Whether the style is a sign of what’s to come from Kylesa or a caution-to-the-wind experiment, it works, offsetting some of the more hardcore-rooted – but not necessarily less compelling – songs on the album. “Inverse” is slow and raging, with shouted vocals that slice through murky, chugging guitars, and “Wavering” is faster and, peaking with ascending guitar harmonies that yield to a jarring off-time rhythm.
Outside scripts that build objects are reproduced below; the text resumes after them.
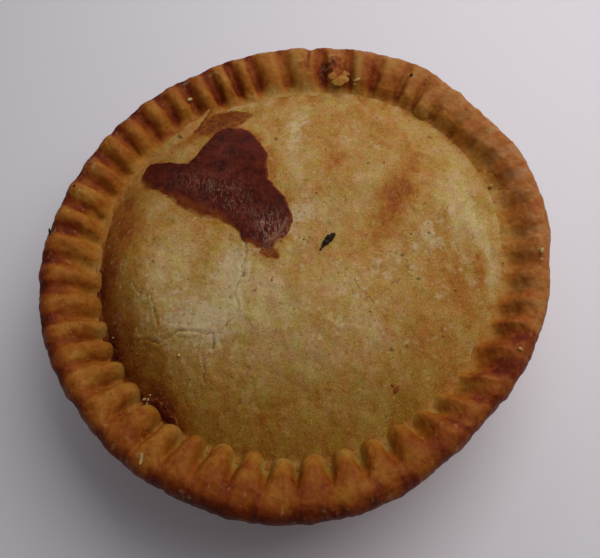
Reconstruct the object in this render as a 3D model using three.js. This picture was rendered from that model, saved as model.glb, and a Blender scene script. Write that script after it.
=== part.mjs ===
// A baked meat and potato pie, shut and whole: one solid, with a domed lid pressed onto a tapered
// case by a ring of crimps. Millimetres, +Z up. The pie stands on z = 0 with its middle over the
// origin. A heading goes round the pie in degrees: 0 is +X, the right, and 90 is +Y, the back.
import * as THREE from "three";

// Driving dimensions.
const RIM_RADIUS = 59.6; // outer edge of the crimped rim, the widest line of the pie
const RIM_EDGE_HEIGHT = 30; // height of that widest line
const CREST_HEIGHT = 33.6; // top of the ridges between the crimps
const NUB_HEIGHT = 30.6; // top of a ridge at its inner end, where it drops to the lid
const SEAM_RADIUS = 47.1; // where the lid runs in under the ridges
const SEAM_HEIGHT = 27.9; // bottom of the valley between lid and rim
const LID_TOP = 38; // highest point of the lid
const BASE_RADIUS = 42;
const WALL_TOP_RADIUS = 50.6; // top of the case's wall, under the rim
const WALL_TOP_HEIGHT = 24.8;
const RIM_THICKNESS = 6; // ridge top to the underside of the rim
const EDGE_ROUND = 2.4; // the rim's edge rolls under by this much
const FOOT_ROUND = 1.6; // round between base and wall

// Crimps: grooves pressed in from above with a toothed die.
const CRIMPS = 48;
const FIRST_GROOVE = -18.8; // heading of groove 0
const GROOVE_WANDER = 0.25; // how far a groove may sit off its place, degrees
const COLUMNS_PER_CRIMP = 5;
const CREST_SHARE = 0.7; // place of the crest on the way from seam (0) to edge (1)
const GROOVE_END = 0.86; // a scoop runs out into the smooth margin here
const GROOVE_DEPTH = 3.4; // at its inner end, where it is deepest
const GROOVE_FADE = 0.55; // below 1 a scoop stays deep for most of its length
const GROOVE_WIDTH = 0.85; // 1 is an even wave, less is a wide scoop between narrow ridges
const FOOT_SHARE = 0.36; // a ridge between scoops rises from the lid within this share

// At the front left the ridges are round fingers that reach in over the valley.
const TIP_SHARE = 0.17; // a finger's tip rounds over within this share
const TIP_REACH = 0.9; // how far it reaches past the seam
const TIP_WANDER = 0.5; // how far a ridge's inner end may sit off its place
const TIP_WIDTH = 0.78; // width of a finger, as a share of its crimp
const TIP_CURVE = 1.7; // above 1 the fingers stay broad further out, with a narrow dip between them
const NOTCH = 2.2; // how far out past the seam the notch between two fingers ends
const SCOOP_NOTCH = 0.7; // and a scoop
const RAMP_END = 0.74; // the notch ramps up from the valley and runs out here
const RAMP_CURVE = 1.8;

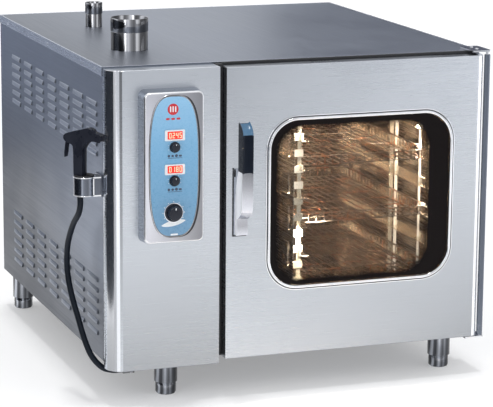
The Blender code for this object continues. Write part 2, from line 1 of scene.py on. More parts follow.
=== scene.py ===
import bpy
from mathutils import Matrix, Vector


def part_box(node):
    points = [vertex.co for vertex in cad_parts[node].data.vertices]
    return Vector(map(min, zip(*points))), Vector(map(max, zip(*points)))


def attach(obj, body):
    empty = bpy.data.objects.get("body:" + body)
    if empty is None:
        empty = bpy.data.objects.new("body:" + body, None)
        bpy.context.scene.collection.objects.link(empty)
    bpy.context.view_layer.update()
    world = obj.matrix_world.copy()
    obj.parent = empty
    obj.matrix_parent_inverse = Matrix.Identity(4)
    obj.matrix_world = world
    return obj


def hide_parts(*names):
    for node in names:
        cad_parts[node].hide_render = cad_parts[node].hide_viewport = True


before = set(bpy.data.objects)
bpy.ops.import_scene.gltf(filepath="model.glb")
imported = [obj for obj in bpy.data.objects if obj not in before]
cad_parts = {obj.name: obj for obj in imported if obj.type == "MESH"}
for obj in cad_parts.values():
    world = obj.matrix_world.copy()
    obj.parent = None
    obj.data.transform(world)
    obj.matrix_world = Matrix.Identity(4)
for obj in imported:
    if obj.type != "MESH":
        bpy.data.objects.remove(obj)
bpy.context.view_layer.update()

import math

import bmesh
import bpy
from mathutils import Matrix, Vector

# Lengths below are millimetres from the cabinet's front-left corner: x to the right, y into the depth, z up
# from the cabinet's underside.
MM = 0.001
ORIGIN = Vector(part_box("control_fascia")[0]) + Vector((0, 0, 15.6 * MM))


def at(x, y, z):
    return ORIGIN + Vector((x, y, z)) * MM


def span(node, axis):
    """A node's extent along one axis, in the same millimetres."""
    low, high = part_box(node)
    return (low[axis] - ORIGIN[axis]) / MM, (high[axis] - ORIGIN[axis]) / MM


def put_in_scene(name, data):
    made = bpy.data.objects.new(name, data)
    bpy.context.scene.collection.objects.link(made)
    return made


# ---------------------------------------------------------------- camera

YAW, PITCH, ROLL = math.radians(20), math.radians(12.12), math.radians(0.444)
forward = Vector((math.sin(YAW) * math.cos(PITCH), math.cos(YAW) * math.cos(PITCH), -math.sin(PITCH)))
level = Vector((math.cos(YAW), -math.sin(YAW), 0))
upward = level.cross(forward)
right = level * math.cos(ROLL) + upward * math.sin(ROLL)
top = upward * math.cos(ROLL) - level * math.sin(ROLL)
camera = put_in_scene("camera", bpy.data.cameras.new("camera"))
camera.data.sensor_width = 36
camera.data.lens = 165.57079
camera.data.clip_end = 100
eye = at(-1425, -4826, 1466)
camera.matrix_world = Matrix(((*right, 0), (*top, 0), (*-forward, 0), (*eye, 1))).transposed()
bpy.context.scene.camera = camera

# ---------------------------------------------------------------- materials


class Graph:
    """Node tree of one material, with short calls for the nodes used here."""

    def __init__(self, name):
        self.material = bpy.data.materials.new(name)
        self.material.use_nodes = True
        self.tree = self.material.node_tree
        self.shader = self.tree.nodes["Principled BSDF"]
        self.coords = self.node("TexCoord")

    def node(self, kind, **settings):
        made = self.tree.nodes.new("ShaderNode" + kind)
        for key, value in settings.items():
            setattr(made, key, value)
        return made

    def feed(self, socket, value):
        """Link a socket to another node's output, or set it to a number or a colour."""
        if hasattr(value, "is_output"):
            self.tree.links.new(value, socket)
        elif isinstance(value, tuple):
            socket.default_value = (*value, 1)
        else:
            socket.default_value = value

    def put(self, name, value):
        self.feed(self.shader.inputs[name], value)

    def metal(self, tone, roughness):
        self.put("Base Color", tone)
        self.put("Metallic", 1)
        self.put("Roughness", roughness)

    def noise(self, scale, stretch=(1, 1, 1), detail=3, rough=0.5):
        mapping = self.node("Mapping")
        mapping.inputs["Scale"].default_value = stretch
        self.feed(mapping.inputs["Vector"], self.coords.outputs["Object"])
        node = self.node("TexNoise")
        self.feed(node.inputs["Vector"], mapping.outputs["Vector"])
        self.feed(node.inputs["Scale"], scale)
        self.feed(node.inputs["Detail"], detail)
        self.feed(node.inputs["Roughness"], rough)
        return node.outputs["Fac"]

    def scaled(self, source, low, high, a=0.3, b=0.7):
        """Map a..b of a source to low..high."""
        node = self.node("MapRange")
        for socket, value in zip(node.inputs, (source, a, b, low, high)):
            self.feed(socket, value)
        return node.outputs["Result"]

    def ramp(self, source, stops):
        node = self.node("ValToRGB")
        elements = node.color_ramp.elements
        while len(elements) < len(stops):
            elements.new(0.5)
        for element, (share, color) in zip(elements, stops):
            element.position = share
            element.color = (*color, 1)
        self.feed(node.inputs["Fac"], source)
        return node.outputs["Color"]

    def mix(self, factor, a, b, blend="MIX"):
        node = self.node("Mix", data_type="RGBA", blend_type=blend)
        for index, value in ((0, factor), (6, a), (7, b)):
            self.feed(node.inputs[index], value)
        return node.outputs[2]

    def times(self, a, b):
        return self.mix(1, a, b, "MULTIPLY")

    def add(self, a, b):
        node = self.node("Math", operation="ADD")
        self.feed(node.inputs[0], a)
        self.feed(node.inputs[1], b)
        return node.outputs[0]

    def axis(self, index):
        node = self.node("SeparateXYZ")
        self.feed(node.inputs[0], self.coords.outputs["Object"])
        return node.outputs[index]

    def facing(self, direction):
        """How far the surface turns towards a direction, from 0 (away) to 1 (towards)."""
        node = self.node("VectorMath", operation="DOT_PRODUCT")
        node.inputs[1].default_value = direction
        self.feed(node.inputs[0], self.coords.outputs["Normal"])
        return self.scaled(node.outputs["Value"], 0, 1, -1, 1)

    def bump(self, height, strength, distance):
        node = self.node("Bump")
        self.feed(node.inputs["Strength"], strength)
        self.feed(node.inputs["Distance"], distance)
        self.feed(node.inputs["Height"], height)
        self.put("Normal", node.outputs["Normal"])


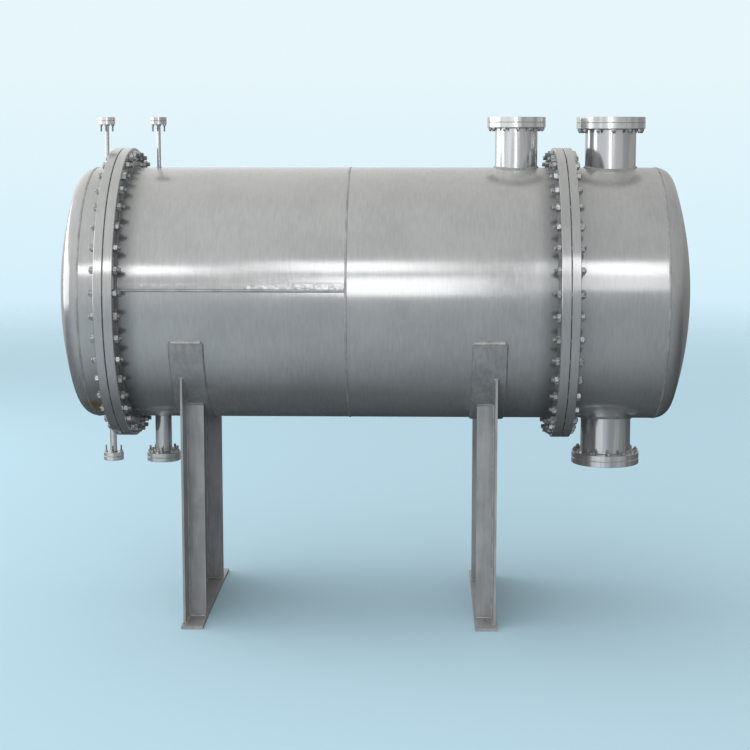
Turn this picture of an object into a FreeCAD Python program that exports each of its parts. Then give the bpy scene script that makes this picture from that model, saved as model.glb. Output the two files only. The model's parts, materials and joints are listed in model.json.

Elsewhere, the deep, reverberating stoner-jam “Bass Salts” would be mere filler if it didn’t lead to the bi-polar head trip “Between Silence and Sound II,” the heavier original of which was on 2000′s Time Will Fuse its Worth. And while “Drum Jam” might exude the kind of self-indulgence that motives beer breaks at concerts, a cover of Pink Floyd’s “Set the Controls for the Heart of the Sun” reveals the roots of Kylesa’s mindwarped approach to hardcore and metal. With From the Vaults, Vol. 1, Kylesa dust off and modify some of oldest material, and effectively illustrate where they’ve come from and hopefully where they’re headed.